SYSTEMATICS: CARBON IN ANIMALS
Again, there are lots of papers. I’ll tell you where to dig and where to skim.
I’ve but two big review papers here, as well (Koch 2007; Martínez del Rio et al. 2008). They will come up again and again from here on out, as we start talking about animals and ecology.
REQUIRED READING
Ambrose SH, Norr L (1993) Experimental evidence for the relationship of the carbon isotope ratios of whole diet and dietary protein to those of bone collagen and carbonate. In: Prehistoric Human Bone: Archaeology at the Molecular Level (Lambert, J. B., Grupe, G. eds.). Springer-Verlag, New York, pp. 1-37.
Read the experimental part closely and note how they clarified the question of mixing vs. routing. There is a bunch of speculation at the end about teasing apart human diets with different kinds of inputs. You could skim that.

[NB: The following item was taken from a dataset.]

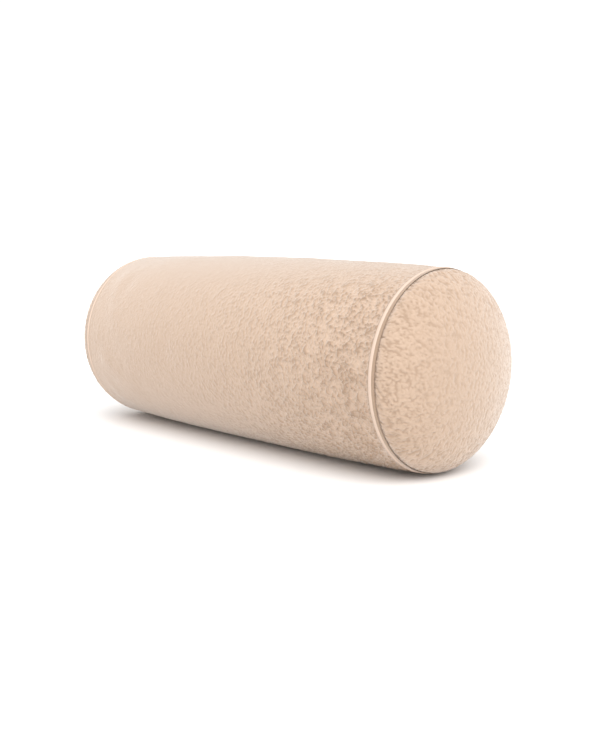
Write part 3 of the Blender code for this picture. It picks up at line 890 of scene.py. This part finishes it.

Sponheimer M, et al (2003) An experimental study of carbon-isotope fractionation between diet, hair, and feces of mammalian herbivores. Canadian Journal of Zoology, 81: 871-876.
The first of a series of papers on controlled feeding experiments on larger mammals from our friends at the Univ. of Utah. Short and to the point.
Howland MR, et al (2003) Expression of the dietary isotope signal in the compound-specific d13C values of pig bone lipids and amino acids. International Journal of Osteoarchaeology, 13: 54-65.
A key paper on controlled feeding experiments on pigs that busts down to the individual compound level. Focus on the critical results on relationships among different tissue types, not individual molecules.
Passey BH, et al (2005) Carbon isotopic fractionation between diet, breath, and bioapatite in different mammals. Journal of Archaeological Science 32: 1459-1470.
More from the Beehive State. This time on CO2, not protein. They nail the problem of what causes the larger than expected diet-to-apatite fractionation in herbivores vs. carnivores. Not very long.
Big reviews
Koch PL (2007) Isotopic study of the biology of modern and fossil vertebrates. In: Michener R, Lajtha K (eds) Stable Isotopes in Ecology and Environmental Science, 2nd Edition. Blackwell Publishing, Boston, pp 99-154
An overly long, overly tedious chapter on everything isotopic in vertebrates. Pages 99-105 cover simple background on vertebrate tissues, then pages 105-109 dive into the controls on carbon isotope variations.
Martínez del Rio C, Wolf N, Carleton SA, Gannes LZ (2009) Isotopic ecology ten years after a call for more laboratory experiments. Biological Reviews 84: 91–111
If you are up for, read the whole thing now. If not, focus on the carbon parts, specifically the following sections: IV, V 1-2, 4. More from this paper later in the course.
Further Reading
Kelly JF (2000) Stable isotopes of carbon and nitrogen in the study of avian and mammalian trophic ecology. Canadian Journal of Zoology 78: 1-27.
The most recent whopping big review of trophic fractionations and other patterns in animal C and N isotopes.
Fox-Dobbs K, Bump JK, Peterson RO, Fox DL, Koch PL (2007) Carnivore-specific stable isotope variations and variation in foraging ecology of modern and ancient wolf populations: case studies from Isle Royale, Minnesota, and La Brea. Canadian Journal of Zoology 85: 458-471
Not controlled feeding, but as close as we are likely to get for a large carnivore on a natural diet.
Pearson SF, Levey DJ, Greenberg CH, del Rio CM (2003) Effects of elemental composition on the incorporation of dietary nitrogen and carbon isotopic signatures in an omnivorous songbird. Oecologia, 135: 516-523.
A nice short feeding study, and one of the few that examines omnivores. We will read it when we get to N in animals.
Jim S, Ambrose SH, Evershed RP (2004) Stable carbon isotopic evidence for differences in the dietary origin of bone cholesterol, collagen and apatite: Implications for their use in palaeodietary reconstruction. Geochimica et Cosmochimica Acta, 68: 61-72.
A study very similar to Howland et al. (03), but this time on the rats that Ambrose and Norr studied.
Trueman CN, McGill RAR, Guyard PH (2005) The effect of growth rate on tissue-diet isotopic spacing in rapidly growing animals. An experimental study with Atlantic salmon (Salmo salar). Rapid Communications in Mass Spectrometry 19: 3239-3247.
Here is one for the lovers of salmonids (and other teleosts). This is one of several studies documenting that growth rate affects the diet-to-tissue isotope spacing (may be what is going on in Pearson et al. 2003). We will spend a day on turnover and growth rate later in the class, but this lays out the basic fractionation factors for fish.